**PROVIDED MATERIAL:**
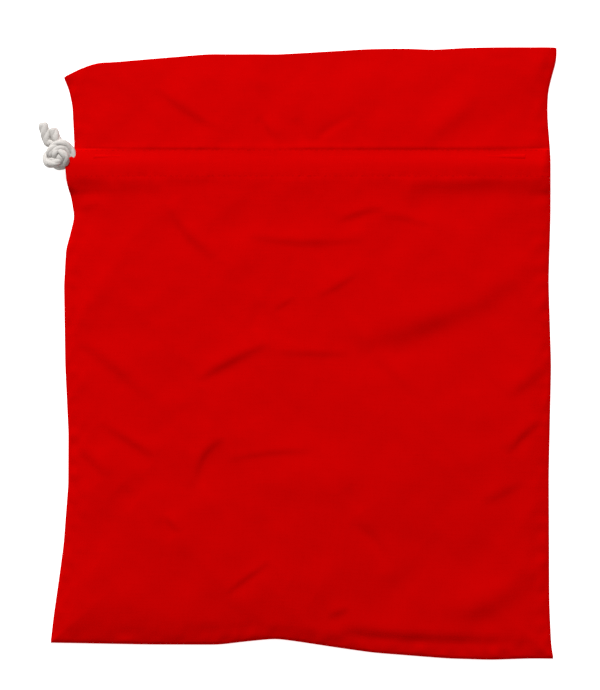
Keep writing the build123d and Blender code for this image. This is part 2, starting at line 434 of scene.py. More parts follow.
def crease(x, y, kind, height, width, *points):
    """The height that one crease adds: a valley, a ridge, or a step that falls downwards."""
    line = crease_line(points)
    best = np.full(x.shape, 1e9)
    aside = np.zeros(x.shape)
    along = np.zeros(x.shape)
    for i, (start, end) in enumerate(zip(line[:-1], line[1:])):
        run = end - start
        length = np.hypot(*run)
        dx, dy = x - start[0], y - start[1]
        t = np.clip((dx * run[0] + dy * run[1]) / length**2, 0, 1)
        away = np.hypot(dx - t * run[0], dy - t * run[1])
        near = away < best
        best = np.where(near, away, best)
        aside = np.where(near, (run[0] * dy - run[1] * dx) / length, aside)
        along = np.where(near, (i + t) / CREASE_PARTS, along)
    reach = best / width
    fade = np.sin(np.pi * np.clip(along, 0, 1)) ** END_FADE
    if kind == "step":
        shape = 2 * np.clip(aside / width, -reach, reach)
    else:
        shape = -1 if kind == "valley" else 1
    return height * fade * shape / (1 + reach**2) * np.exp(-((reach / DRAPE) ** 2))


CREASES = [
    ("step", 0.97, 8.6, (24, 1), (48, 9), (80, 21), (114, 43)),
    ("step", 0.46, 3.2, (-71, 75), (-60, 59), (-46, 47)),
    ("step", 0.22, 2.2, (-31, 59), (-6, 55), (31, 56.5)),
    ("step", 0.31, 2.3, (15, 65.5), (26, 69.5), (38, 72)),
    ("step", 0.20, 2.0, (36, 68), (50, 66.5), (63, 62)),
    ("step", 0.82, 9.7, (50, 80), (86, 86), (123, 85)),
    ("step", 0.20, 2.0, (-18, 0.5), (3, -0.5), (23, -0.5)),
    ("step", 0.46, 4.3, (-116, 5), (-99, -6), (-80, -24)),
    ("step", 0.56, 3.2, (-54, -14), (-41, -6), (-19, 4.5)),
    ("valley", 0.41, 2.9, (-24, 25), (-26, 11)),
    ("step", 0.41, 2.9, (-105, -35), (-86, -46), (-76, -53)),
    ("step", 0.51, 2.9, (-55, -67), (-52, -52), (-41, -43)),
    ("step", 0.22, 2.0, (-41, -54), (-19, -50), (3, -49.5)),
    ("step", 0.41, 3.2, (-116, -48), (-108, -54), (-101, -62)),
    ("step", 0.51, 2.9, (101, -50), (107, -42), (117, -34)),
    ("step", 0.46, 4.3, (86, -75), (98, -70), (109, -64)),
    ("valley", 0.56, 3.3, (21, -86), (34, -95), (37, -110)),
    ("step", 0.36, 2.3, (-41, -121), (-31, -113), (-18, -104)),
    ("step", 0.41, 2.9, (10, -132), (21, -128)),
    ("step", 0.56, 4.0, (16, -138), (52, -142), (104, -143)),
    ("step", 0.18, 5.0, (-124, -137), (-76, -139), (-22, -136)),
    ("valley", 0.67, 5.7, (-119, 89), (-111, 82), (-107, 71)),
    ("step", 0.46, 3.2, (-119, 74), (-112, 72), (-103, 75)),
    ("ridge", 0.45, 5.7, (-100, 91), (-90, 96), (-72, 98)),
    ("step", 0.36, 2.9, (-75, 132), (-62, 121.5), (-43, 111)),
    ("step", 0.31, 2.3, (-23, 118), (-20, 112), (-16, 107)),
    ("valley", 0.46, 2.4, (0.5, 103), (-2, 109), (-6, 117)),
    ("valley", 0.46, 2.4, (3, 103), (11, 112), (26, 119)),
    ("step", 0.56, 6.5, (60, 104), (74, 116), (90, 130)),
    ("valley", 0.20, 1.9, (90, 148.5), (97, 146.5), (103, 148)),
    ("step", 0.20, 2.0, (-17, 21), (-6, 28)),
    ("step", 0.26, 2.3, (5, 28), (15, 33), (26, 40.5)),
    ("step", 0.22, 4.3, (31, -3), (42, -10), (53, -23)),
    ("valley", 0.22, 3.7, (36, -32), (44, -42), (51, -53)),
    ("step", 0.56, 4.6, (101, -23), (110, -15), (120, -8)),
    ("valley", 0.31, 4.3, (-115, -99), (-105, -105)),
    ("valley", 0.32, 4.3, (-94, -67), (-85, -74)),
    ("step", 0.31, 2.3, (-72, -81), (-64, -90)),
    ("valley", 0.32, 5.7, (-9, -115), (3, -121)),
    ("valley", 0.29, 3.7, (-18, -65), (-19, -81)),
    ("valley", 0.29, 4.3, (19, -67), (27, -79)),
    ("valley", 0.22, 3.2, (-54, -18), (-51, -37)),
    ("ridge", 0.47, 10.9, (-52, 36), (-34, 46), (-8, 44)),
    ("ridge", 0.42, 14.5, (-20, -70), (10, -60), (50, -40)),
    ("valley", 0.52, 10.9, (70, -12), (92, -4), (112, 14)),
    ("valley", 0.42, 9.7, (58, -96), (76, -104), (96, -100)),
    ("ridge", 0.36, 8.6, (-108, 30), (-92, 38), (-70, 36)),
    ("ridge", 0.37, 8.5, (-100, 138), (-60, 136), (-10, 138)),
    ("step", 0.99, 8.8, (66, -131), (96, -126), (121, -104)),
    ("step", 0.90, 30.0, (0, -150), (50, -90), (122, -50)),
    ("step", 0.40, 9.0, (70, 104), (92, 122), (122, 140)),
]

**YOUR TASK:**
Each line of the listing above should be output exactly.

**RESPONSE:**
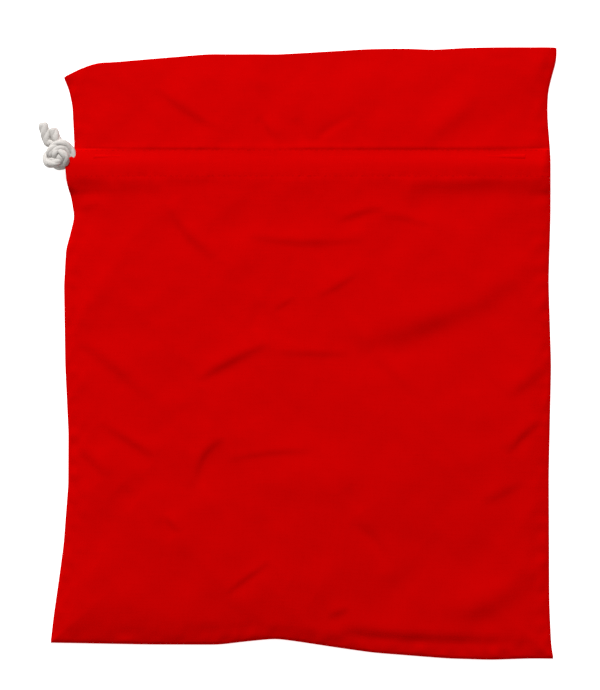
Keep writing the build123d and Blender code for this image. This is part 2, starting at line 434 of scene.py. More parts follow.
def crease(x, y, kind, height, width, *points):
    """The height that one crease adds: a valley, a ridge, or a step that falls downwards."""
    line = crease_line(points)
    best = np.full(x.shape, 1e9)
    aside = np.zeros(x.shape)
    along = np.zeros(x.shape)
    for i, (start, end) in enumerate(zip(line[:-1], line[1:])):
        run = end - start
        length = np.hypot(*run)
        dx, dy = x - start[0], y - start[1]
        t = np.clip((dx * run[0] + dy * run[1]) / length**2, 0, 1)
        away = np.hypot(dx - t * run[0], dy - t * run[1])
        near = away < best
        best = np.where(near, away, best)
        aside = np.where(near, (run[0] * dy - run[1] * dx) / length, aside)
        along = np.where(near, (i + t) / CREASE_PARTS, along)
    reach = best / width
    fade = np.sin(np.pi * np.clip(along, 0, 1)) ** END_FADE
    if kind == "step":
        shape = 2 * np.clip(aside / width, -reach, reach)
    else:
        shape = -1 if kind == "valley" else 1
    return height * fade * shape / (1 + reach**2) * np.exp(-((reach / DRAPE) ** 2))


CREASES = [
    ("step", 0.97, 8.6, (24, 1), (48, 9), (80, 21), (114, 43)),
    ("step", 0.46, 3.2, (-71, 75), (-60, 59), (-46, 47)),
    ("step", 0.22, 2.2, (-31, 59), (-6, 55), (31, 56.5)),
    ("step", 0.31, 2.3, (15, 65.5), (26, 69.5), (38, 72)),
    ("step", 0.20, 2.0, (36, 68), (50, 66.5), (63, 62)),
    ("step", 0.82, 9.7, (50, 80), (86, 86), (123, 85)),
    ("step", 0.20, 2.0, (-18, 0.5), (3, -0.5), (23, -0.5)),
    ("step", 0.46, 4.3, (-116, 5), (-99, -6), (-80, -24)),
    ("step", 0.56, 3.2, (-54, -14), (-41, -6), (-19, 4.5)),
    ("valley", 0.41, 2.9, (-24, 25), (-26, 11)),
    ("step", 0.41, 2.9, (-105, -35), (-86, -46), (-76, -53)),
    ("step", 0.51, 2.9, (-55, -67), (-52, -52), (-41, -43)),
    ("step", 0.22, 2.0, (-41, -54), (-19, -50), (3, -49.5)),
    ("step", 0.41, 3.2, (-116, -48), (-108, -54), (-101, -62)),
    ("step", 0.51, 2.9, (101, -50), (107, -42), (117, -34)),
    ("step", 0.46, 4.3, (86, -75), (98, -70), (109, -64)),
    ("valley", 0.56, 3.3, (21, -86), (34, -95), (37, -110)),
    ("step", 0.36, 2.3, (-41, -121), (-31, -113), (-18, -104)),
    ("step", 0.41, 2.9, (10, -132), (21, -128)),
    ("step", 0.56, 4.0, (16, -138), (52, -142), (104, -143)),
    ("step", 0.18, 5.0, (-124, -137), (-76, -139), (-22, -136)),
    ("valley", 0.67, 5.7, (-119, 89), (-111, 82), (-107, 71)),
    ("step", 0.46, 3.2, (-119, 74), (-112, 72), (-103, 75)),
    ("ridge", 0.45, 5.7, (-100, 91), (-90, 96), (-72, 98)),
    ("step", 0.36, 2.9, (-75, 132), (-62, 121.5), (-43, 111)),
    ("step", 0.31, 2.3, (-23, 118), (-20, 112), (-16, 107)),
    ("valley", 0.46, 2.4, (0.5, 103), (-2, 109), (-6, 117)),
    ("valley", 0.46, 2.4, (3, 103), (11, 112), (26, 119)),
    ("step", 0.56, 6.5, (60, 104), (74, 116), (90, 130)),
    ("valley", 0.20, 1.9, (90, 148.5), (97, 146.5), (103, 148)),
    ("step", 0.20, 2.0, (-17, 21), (-6, 28)),
    ("step", 0.26, 2.3, (5, 28), (15, 33), (26, 40.5)),
    ("step", 0.22, 4.3, (31, -3), (42, -10), (53, -23)),
    ("valley", 0.22, 3.7, (36, -32), (44, -42), (51, -53)),
    ("step", 0.56, 4.6, (101, -23), (110, -15), (120, -8)),
    ("valley", 0.31, 4.3, (-115, -99), (-105, -105)),
    ("valley", 0.32, 4.3, (-94, -67), (-85, -74)),
    ("step", 0.31, 2.3, (-72, -81), (-64, -90)),
    ("valley", 0.32, 5.7, (-9, -115), (3, -121)),
    ("valley", 0.29, 3.7, (-18, -65), (-19, -81)),
    ("valley", 0.29, 4.3, (19, -67), (27, -79)),
    ("valley", 0.22, 3.2, (-54, -18), (-51, -37)),
    ("ridge", 0.47, 10.9, (-52, 36), (-34, 46), (-8, 44)),
    ("ridge", 0.42, 14.5, (-20, -70), (10, -60), (50, -40)),
    ("valley", 0.52, 10.9, (70, -12), (92, -4), (112, 14)),
    ("valley", 0.42, 9.7, (58, -96), (76, -104), (96, -100)),
    ("ridge", 0.36, 8.6, (-108, 30), (-92, 38), (-70, 36)),
    ("ridge", 0.37, 8.5, (-100, 138), (-60, 136), (-10, 138)),
    ("step", 0.99, 8.8, (66, -131), (96, -126), (121, -104)),
    ("step", 0.90, 30.0, (0, -150), (50, -90), (122, -50)),
    ("step", 0.40, 9.0, (70, 104), (92, 122), (122, 140)),
]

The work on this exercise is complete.